Binder jetting technology (BJT) utilizes a printhead to selectively deposit a liquid binding agent onto a thin layer of powder particles, forming a loosely bound “green part” to be sintered later in a furnace. BJT may utilize metals, ceramics, or composites to build components. The process begins with a 3D CAD model which is numerically sliced into discrete layers. The printhead selectively deposits a binder to the powder, layer by layer, until the components are complete. After printing, metal BJT parts require debinding and sintering to consolidate the material into a near full density geometry. BJT is used when increased throughput or increased print area is required.
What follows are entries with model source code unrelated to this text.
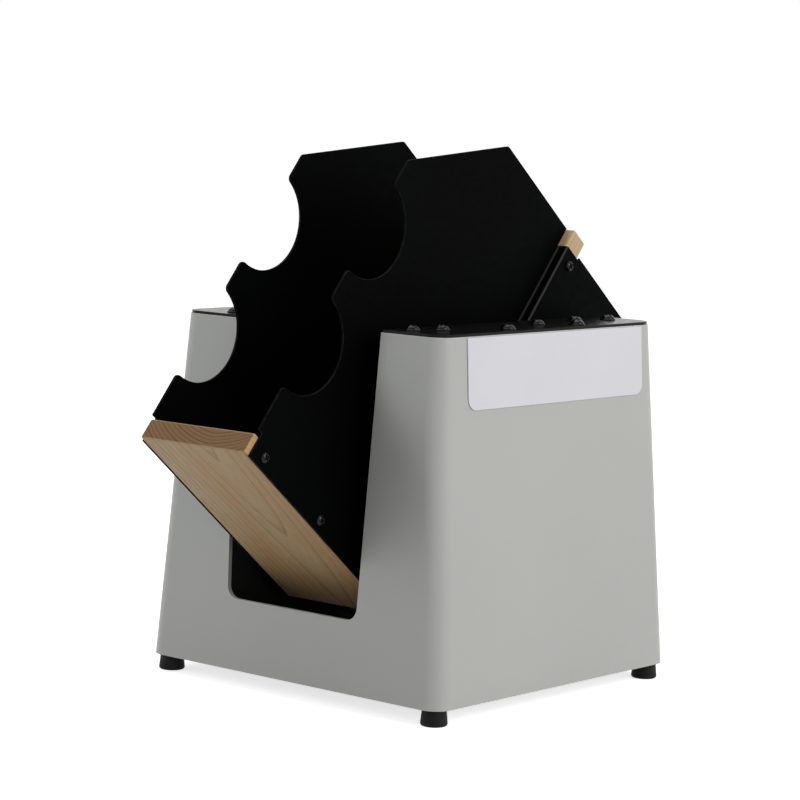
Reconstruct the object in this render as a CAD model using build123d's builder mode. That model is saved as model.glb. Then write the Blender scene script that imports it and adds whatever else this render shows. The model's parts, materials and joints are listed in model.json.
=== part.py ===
"""Paper jogger: a V-shaped bin of two boards and two sheet sides, shaken by an electromagnet.

Frame: X runs along the label face, -Y is the front (label side), +Z is up.  The origin is
the middle of the footprint, on the plane that the feet stand on.  Millimetres throughout.
The bin leans, so its pieces are drawn in a tilted frame: u runs up the floor board,
v runs up the back board, and both start from the bin's datum above the origin.
"""

from build123d import *
import os
from math import atan2, cos, degrees, radians, sin, tan

os.makedirs("parts", exist_ok=True)

# ------------------------------------------------------------------ driving dimensions, mm

# Feet
foot_height = 12.0
foot_diameter = 19.0
foot_tread_bevel = 1.8
foot_inset = 12.8  # from the casing's outside to the foot's middle
foot_recess_diameter = 11.0
foot_recess_depth = 6.0
foot_screw_sink = 2.0  # from the tread to the screw's head

# Casing: a moulded tower, wider at the foot than at the rim
base_length = 270.4
base_width = 277.2
rim_length = 247.0
rim_width = 244.6
casing_height = 252.0
casing_wall = 3.5
casing_corner = 14.5
casing_flange = 24.0  # width of the in-turned foot flange
cutout_sill = 51.3  # height of the side cut-outs' lower edge above the casing's foot
cutout_sill_width = 122.6
cutout_rim_width = 136.4
cutout_corner = 9.5
wall_fit = 0.5  # between the casing and what stands inside it
pick_margin = 0.01  # within which an edge or corner counts as lying on a line

# Base plate and the two inner walls that flank the bin
base_plate_thickness = 8.0
base_plate_bevel = 1.0
inner_wall_thickness = 2.0
channel_width = 138.0  # between the inner walls
wall_foot_width = 30.0
wall_screw_spacing = 95.0

# Deck plates
deck_thickness = 2.0
deck_inset = 0.7
deck_screw_diameter = 5.0
deck_head_diameter = 10.0
deck_head_height = 3.7
deck_head_bevel = 1.6
deck_washer_diameter = 11.5
deck_washer_thickness = 0.9
deck_screw_length = 9.0
deck_screw_places = [(-109, 84), (-88, 93), (-39, 112), (16, 95), (41, 112), (66, 91), (101, 95)]

# Label plate on the front
label_left = -97.0
label_right = 104.5
label_height = 49.5
label_thickness = 1.0
label_corner = 8.0
label_rim_gap = 1.0

# Bin
bin_tilt = 39.67  # degrees that the floor board rises by
bin_datum_x = 0.3
bin_datum_height = 0.4  # above the casing's foot
bin_depth = 171.9  # along the floor, from the back board's face to the floor's end
board_thickness = 15.9
board_edge_radius = 0.8
back_edge_radius = 2.0
floor_width = 98.0
floor_tail = 11.0  # how far the floor board runs on behind the back board
back_width = 117.0
back_height = 312.2
back_face_u = 122.0  # the back board's bearing face, from the datum along u
back_thickness = 17.5
back_screw_setback = 10.95  # from the bearing face

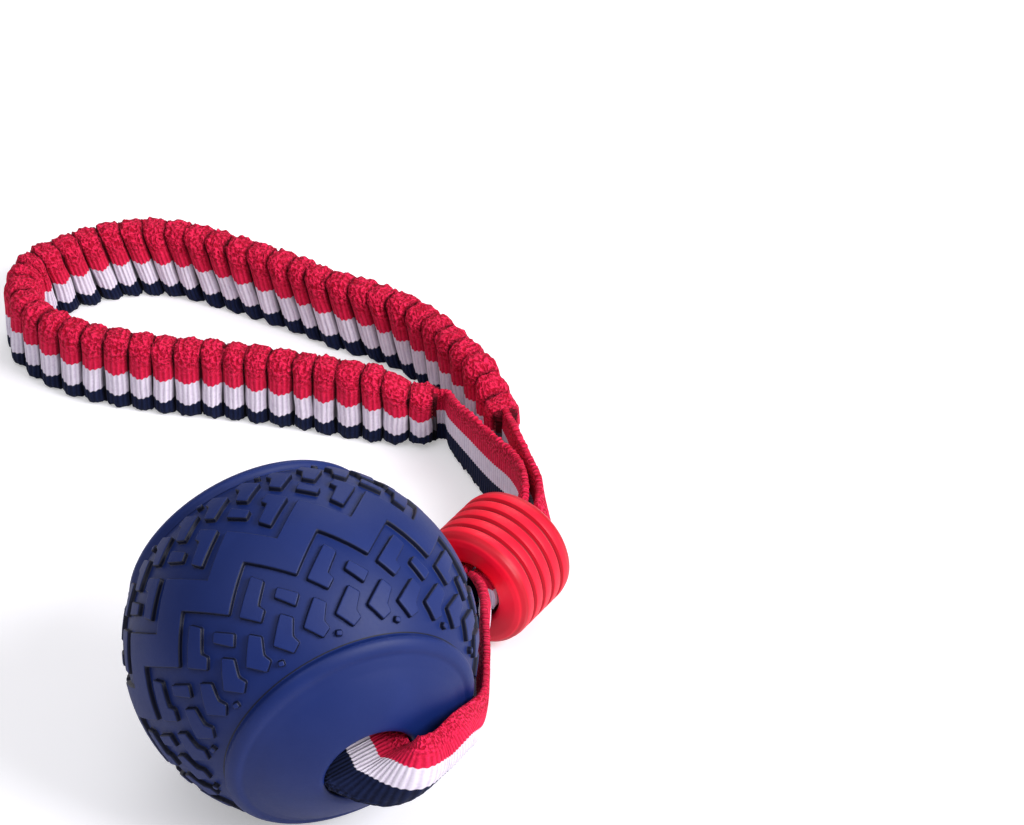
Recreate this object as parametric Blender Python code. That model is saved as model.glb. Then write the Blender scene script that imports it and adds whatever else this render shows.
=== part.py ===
"""Ball on rope dog toy: a treaded rubber ball and a grooved bead on one loop of striped webbing.

The webbing goes through the ball, both of its runs go through the bead, and the rest is
gathered on an elastic band into the hand loop. The toy lies on the ground, +Z up.
"""

import math
from collections import namedtuple

import bmesh
import bpy
from mathutils import Matrix, Vector
from mathutils.geometry import delaunay_2d_cdt

# Clearances and running gaps
SEAM_GAP = 0.0003
BORE_CLEARANCE = 0.00035
BEAD_CLEARANCE = 0.0005
ELASTIC_CLEARANCE = 0.0003

# Webbing: flat, woven in a red, a white and a navy stripe
WEB_WIDTH = 0.0195
WEB_THICKNESS = 0.0023
WHITE_STRIPE_SHARE = 0.28
WEB_RING_STEP = 0.0030

# Ball
BALL_RADIUS = 0.0375
TREAD_DEPTH = 0.0011
RIM_HEIGHT = 0.0007
CAP_DROP = 0.0005
BORE_LIP = 0.0009
TREAD_COUNT = 14
TREAD_EDGE_ANGLE = math.radians(40.0)
TREAD_COLUMNS = 4
TREAD_ROWS = 10
TREAD_CLEAR_SHARE = 0.07
TREAD_MERGE_SHARE = 0.00001
TREAD_START_ANGLE = math.radians(-9.4)
SHARP_ANGLE = math.radians(35.0)
BALL_AXIS = Vector((0.4277, -0.8794, -0.2093)).normalized()
BALL_FRONT = Vector((0.036, -0.762, 0.646))
STRAP_ACROSS = Vector((0.88, 0.352, 0.322))

# Bead
BEAD_RADIUS = 0.0142
BEAD_HALF_LENGTH = 0.0102
GROOVE_PITCH = 0.00354
GROOVE_WIDTH = 0.0016
GROOVE_DEPTH = 0.0008
GROOVE_COUNT = 4
BEAD_SIDES = 36
GROOVE_FLOOR_SHARE = 0.35
BEAD_PLACE_SHARES = (1.080, 1.412)
BEAD_AXIS = Vector((0.546, 0.838, 0.0)).normalized()

# Webbing where it is folded lengthwise in the bead
FOLD_ANGLE = math.radians(86.0)
FOLDED_WIDTH_SHARE = 0.82
FOLD_OFFSET = 0.0005
LEAST_FOLD_ANGLE = math.radians(1.0)
SELVEDGE_SHARE = 0.6
# Run through the bead: shares of BEAD_HALF_LENGTH along it and of FOLD_OFFSET beside it, and the fold
BEAD_RUN_SHARES = ((1.40, 2.0, 0.55), (0.98, 1.0, 1.0), (-0.98, 1.0, 1.0), (-1.22, 2.8, 0.60))

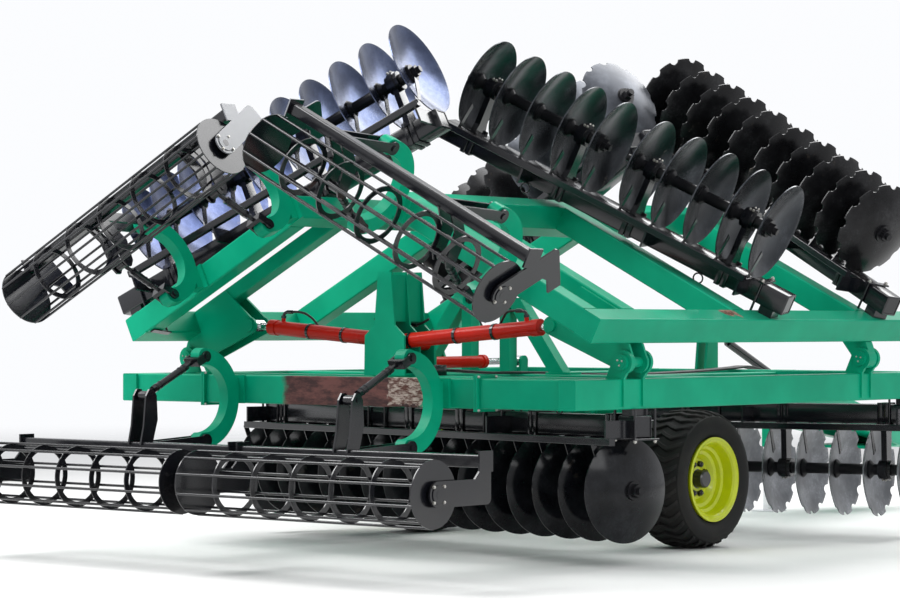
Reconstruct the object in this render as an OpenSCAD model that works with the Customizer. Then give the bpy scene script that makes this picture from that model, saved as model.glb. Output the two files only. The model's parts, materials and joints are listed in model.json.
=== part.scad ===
// Trailed disc harrow, folded for the road: a centre frame on two wheels and two wings.
// X is the machine's right, Y its forward direction, Z up; the ground is Z = 0.
// Station numbers along Y count from the rear face of the centre frame.

/* [Centre frame] */
// Width over the outer faces of the side beams
frame_w = 4200; // [4000:10:4300]
// Length of the side beams
frame_len = 4600; // [4500:10:4700]
// Height of the middle of the frame beams above the ground
frame_z = 1160; // [1150:1:1170]
// Height of the side beams and cross beams
beam_h = 200; // [180:1:210]
// Width of the side beams
side_beam_w = 140; // [120:1:150]
// Width of the cross beams
cross_beam_w = 160; // [120:1:160]
// Distance of the inner rails from the middle
rail_x = 670; // [640:1:700]
// Width of the inner rails
rail_w = 120; // [100:1:130]

/* [Fold] */
// Angle through which the wings are folded over the centre
fold = 153; // [151:0.5:154]
// Height of the fold hinges
hinge_z = 1370; // [1360:1:1380]
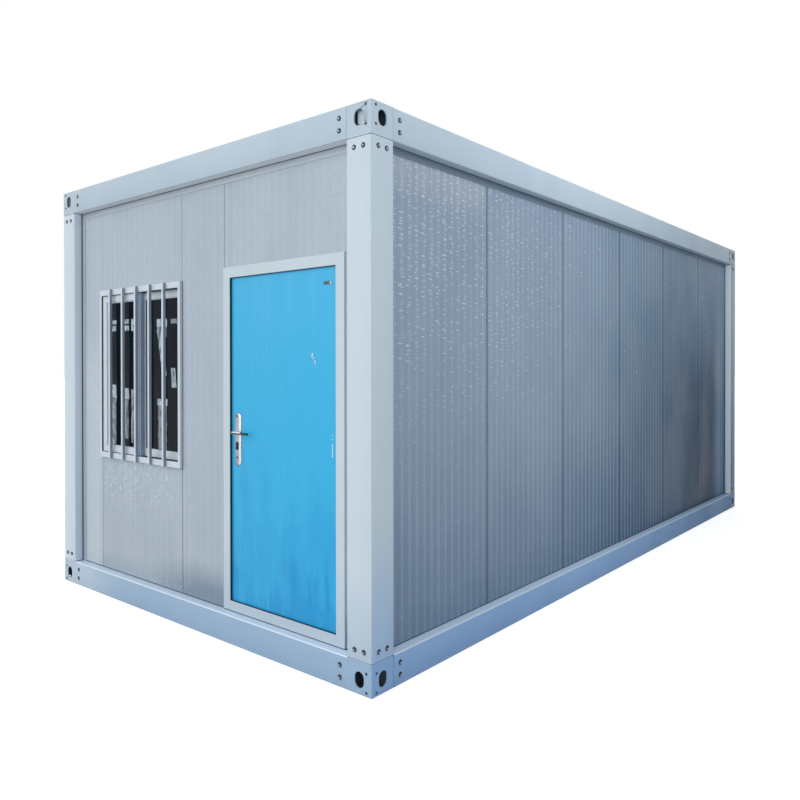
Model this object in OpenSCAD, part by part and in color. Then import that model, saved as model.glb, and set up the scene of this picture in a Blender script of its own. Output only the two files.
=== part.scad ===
// Flat pack container house: a bolted steel frame closed by sandwich panels, with one door
// and one sliding window in its front end. The frame stands on the ground at z = 0 and is
// centred on the origin. The front end faces -Y, the long sides face -X and +X.

/* [Overall] */
// Width over the columns
house_w = 3000; // [2900:10:3400]
// Length over the columns
house_l = 5950; // [5200:10:7000]
// Height over the frame
house_h = 2800; // [2600:10:3200]

/* [Frame] */
// Face width of the columns and the corner fittings
post_w = 160; // [150:1:180]
// Height of the beams and the corner fittings
beam_h = 160; // [150:1:200]
// Sheet thickness of the folded columns and beams
frame_t = 3; // [2:0.5:5]
// Depth of the beam flanges, from the outer face of the frame
flange_d = 130; // [120:1:145]
// Plate thickness of the corner fittings
fitting_t = 6; // [4:1:10]
// Thickness of the bolting tongues on the corner fittings
tongue_t = 5; // [3:1:10]
// Length of the bolting tongues beyond the fitting
tongue_l = 90; // [70:1:110]
// Space between a tongue and the folded edges beside it
tongue_edge = 15; // [5:1:30]

/* [Lifting slots] */
// Width of a slot
slot_w = 60; // [40:1:66]
// Height of a slot
slot_h = 78; // [65:1:90]
// Distance from the outer corner to the slot's middle
slot_u = 80; // [70:1:90]
// Distance from the outer end face of the fitting to the slot's middle
slot_v = 71; // [65:1:90]
// Diameter of the tie holes beside a slot
tie_d = 16; // [8:1:18]
// Distance from the outer corner to the tie holes
tie_u = 35; // [25:1:40]
// Distance from the outer end face to the first tie hole
tie_v = 19; // [15:1:30]
// Distance between the two tie holes
tie_pitch = 90; // [70:1:110]

/* [Walls] */
// Distance from the outer face of the frame to the face of the wall panels
panel_recess = 60; // [50:1:65]
// Thickness of the wall panels
panel_t = 50; // [40:1:55]
// Width that one wall panel covers
panel_w = 950; // [850:10:1150]
// Open joint between two wall panels
seam_gap = 3; // [1:0.5:6]
// Width of the trim strips round each wall
trim_w = 36; // [20:1:50]
// Thickness of the trim strips
trim_t = 3; // [1:0.5:6]
// Shadow gap between a trim strip and the steel beside it
trim_gap = 4; // [2:1:10]

/* [Floor] */
// Thickness of the floor board, and height of the lips that it lies against
floor_t = 18; // [12:1:25]
// Width of a floor joist
joist_w = 60; // [40:1:80]
// Height of a floor joist
joist_h = 100; // [60:1:115]
// Wall thickness of a floor joist
joist_t = 2.5; // [1.5:0.5:4]
// Largest distance between two floor joists
joist_pitch = 600; // [400:10:900]
// Distance from the end of the frame to the first joist's middle
joist_end = 320; // [310:10:500]

/* [Roof] */
// Thickness of the ceiling board, and height of the lips that it lies against
ceiling_t = 12; // [8:1:20]
// Width of a roof purlin
purlin_w = 50; // [40:1:80]
// Height of a roof purlin
purlin_h = 80; // [50:1:90]
// Wall thickness of a roof purlin
purlin_t = 2.5; // [1.5:0.5:4]
// Largest distance between two roof purlins
purlin_pitch = 900; // [500:10:1200]
// Distance from the end of the frame to the first purlin's middle
purlin_end = 340; // [310:10:500]
// Thickness of the roof sheet
roof_t = 1.5; // [1:0.5:4]
// Distance from the outer face of the frame to the edge of the roof sheet
roof_edge = 40; // [20:1:100]
// Distance between two ribs of the roof sheet
rib_pitch = 240; // [180:10:300]
// Height of a rib
rib_h = 22; // [10:1:28]
// Width of a rib's flat top
rib_crown = 30; // [20:1:60]
// Width of a rib's sloping flank
rib_flank = 18; // [8:1:30]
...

BJT generally utilizes standard MIM powders.
Advantages of Binder jetting technology
Binder jetting is particularly well-suited for the production of complex parts with intricate geometries and internal features. Binder jetting is a cost effective manufacturing technology that permits production of components from a large variety of common and affordable materials, including stainless steel, tool steel, copper, nickel titanium and aluminum alloys, and ceramics. Binder jetting enables batch production, meaning manufacturers can produce hundreds, even thousands of PM components per day or multiple versions of a single parts in a single print. Binder jetting can generally produce higher volumes of components faster than other metal additive manufacturing technologies, while being cost affective as all unused powder in binder jetting can be repurposed for future printing jobs, resulting in less waste and lower material costs.
Disadvantages of Binder jetting technology
Metal binder jetting parts may have lower mechanical properties due to their higher porosity as compared to fusion based metal additive manufacturing processes. Binder jetting parts may not have surfaces that are as smooth as compared to other metal additive manufacturing processes as-sintered, sometimes requiring secondary finishing processes to improve surface conditions.